_What needs to be done:_ In the data that follows, count every line holding the string "from" and give the count alone.

_Exercise material:_
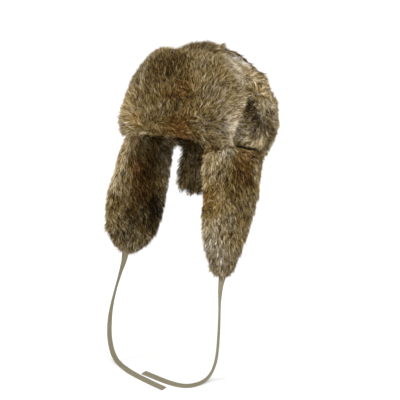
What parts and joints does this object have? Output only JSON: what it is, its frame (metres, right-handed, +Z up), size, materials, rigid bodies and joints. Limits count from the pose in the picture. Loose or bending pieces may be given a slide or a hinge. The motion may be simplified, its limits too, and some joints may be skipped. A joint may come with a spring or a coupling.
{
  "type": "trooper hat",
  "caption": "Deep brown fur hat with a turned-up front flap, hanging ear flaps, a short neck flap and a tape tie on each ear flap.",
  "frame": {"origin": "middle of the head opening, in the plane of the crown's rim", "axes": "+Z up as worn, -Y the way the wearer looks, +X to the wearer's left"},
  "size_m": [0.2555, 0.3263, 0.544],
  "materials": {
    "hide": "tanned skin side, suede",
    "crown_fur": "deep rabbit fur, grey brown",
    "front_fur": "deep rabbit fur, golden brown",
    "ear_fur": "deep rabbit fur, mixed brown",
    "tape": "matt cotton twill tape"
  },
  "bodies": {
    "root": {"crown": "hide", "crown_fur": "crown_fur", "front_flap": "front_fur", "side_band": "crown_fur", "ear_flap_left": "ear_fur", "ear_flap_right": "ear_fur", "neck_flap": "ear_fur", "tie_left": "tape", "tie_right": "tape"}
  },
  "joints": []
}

* * *

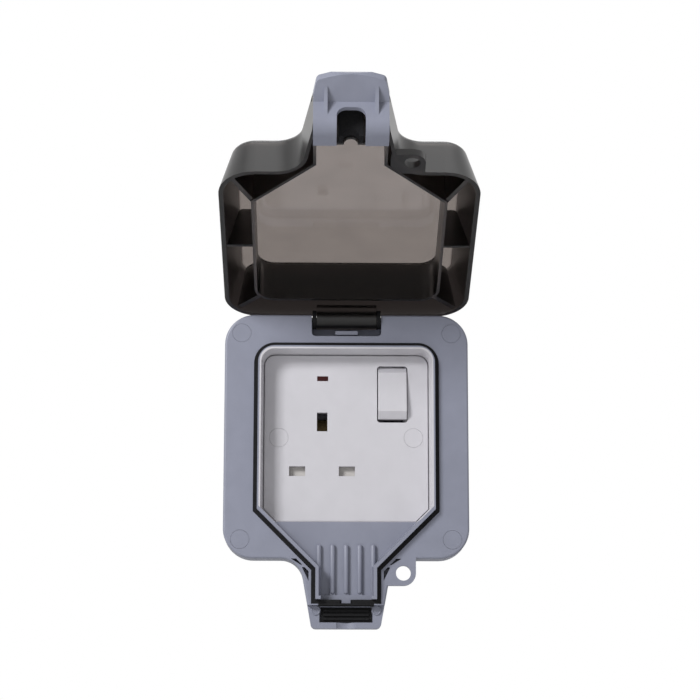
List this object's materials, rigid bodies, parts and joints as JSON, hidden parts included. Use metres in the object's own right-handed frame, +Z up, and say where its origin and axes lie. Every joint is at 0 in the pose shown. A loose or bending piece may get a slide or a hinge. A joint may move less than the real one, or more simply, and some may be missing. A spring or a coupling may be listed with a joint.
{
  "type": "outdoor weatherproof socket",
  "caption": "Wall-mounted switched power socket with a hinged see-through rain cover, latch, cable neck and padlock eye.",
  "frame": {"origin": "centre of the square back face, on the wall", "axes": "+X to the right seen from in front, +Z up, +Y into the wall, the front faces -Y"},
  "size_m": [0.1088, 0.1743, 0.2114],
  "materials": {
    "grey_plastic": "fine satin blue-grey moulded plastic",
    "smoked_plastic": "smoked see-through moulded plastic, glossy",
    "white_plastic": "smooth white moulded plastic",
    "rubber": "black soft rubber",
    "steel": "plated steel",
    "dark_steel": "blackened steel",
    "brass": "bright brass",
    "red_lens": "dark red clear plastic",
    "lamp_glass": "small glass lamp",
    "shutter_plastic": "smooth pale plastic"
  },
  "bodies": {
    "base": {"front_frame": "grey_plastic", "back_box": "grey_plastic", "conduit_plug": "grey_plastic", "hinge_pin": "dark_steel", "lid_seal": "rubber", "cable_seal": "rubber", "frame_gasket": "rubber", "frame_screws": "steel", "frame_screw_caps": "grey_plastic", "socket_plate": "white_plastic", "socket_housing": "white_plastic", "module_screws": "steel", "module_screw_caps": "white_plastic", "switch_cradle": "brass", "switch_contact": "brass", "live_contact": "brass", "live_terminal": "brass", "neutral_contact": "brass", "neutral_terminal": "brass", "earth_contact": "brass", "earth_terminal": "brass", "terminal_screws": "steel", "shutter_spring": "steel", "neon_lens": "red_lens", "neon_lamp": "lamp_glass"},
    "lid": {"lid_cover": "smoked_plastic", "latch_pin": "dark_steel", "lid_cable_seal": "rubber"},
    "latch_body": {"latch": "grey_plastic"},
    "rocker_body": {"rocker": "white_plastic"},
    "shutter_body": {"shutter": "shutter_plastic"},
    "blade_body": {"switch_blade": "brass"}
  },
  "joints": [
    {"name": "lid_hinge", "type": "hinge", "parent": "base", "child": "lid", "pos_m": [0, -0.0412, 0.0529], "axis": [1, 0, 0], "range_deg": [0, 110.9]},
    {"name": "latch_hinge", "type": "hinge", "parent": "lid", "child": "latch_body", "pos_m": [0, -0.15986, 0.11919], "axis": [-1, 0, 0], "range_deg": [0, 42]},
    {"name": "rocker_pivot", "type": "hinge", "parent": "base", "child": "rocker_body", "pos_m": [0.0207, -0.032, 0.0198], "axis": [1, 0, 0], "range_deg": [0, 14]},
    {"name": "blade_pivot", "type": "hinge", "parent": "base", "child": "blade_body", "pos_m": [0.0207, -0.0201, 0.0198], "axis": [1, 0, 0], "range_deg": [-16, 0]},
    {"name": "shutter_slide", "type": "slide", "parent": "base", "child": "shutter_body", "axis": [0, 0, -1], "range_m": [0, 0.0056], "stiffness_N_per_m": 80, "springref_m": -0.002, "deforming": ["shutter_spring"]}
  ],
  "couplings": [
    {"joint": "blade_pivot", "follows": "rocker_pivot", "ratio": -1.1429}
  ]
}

_Result:_ 2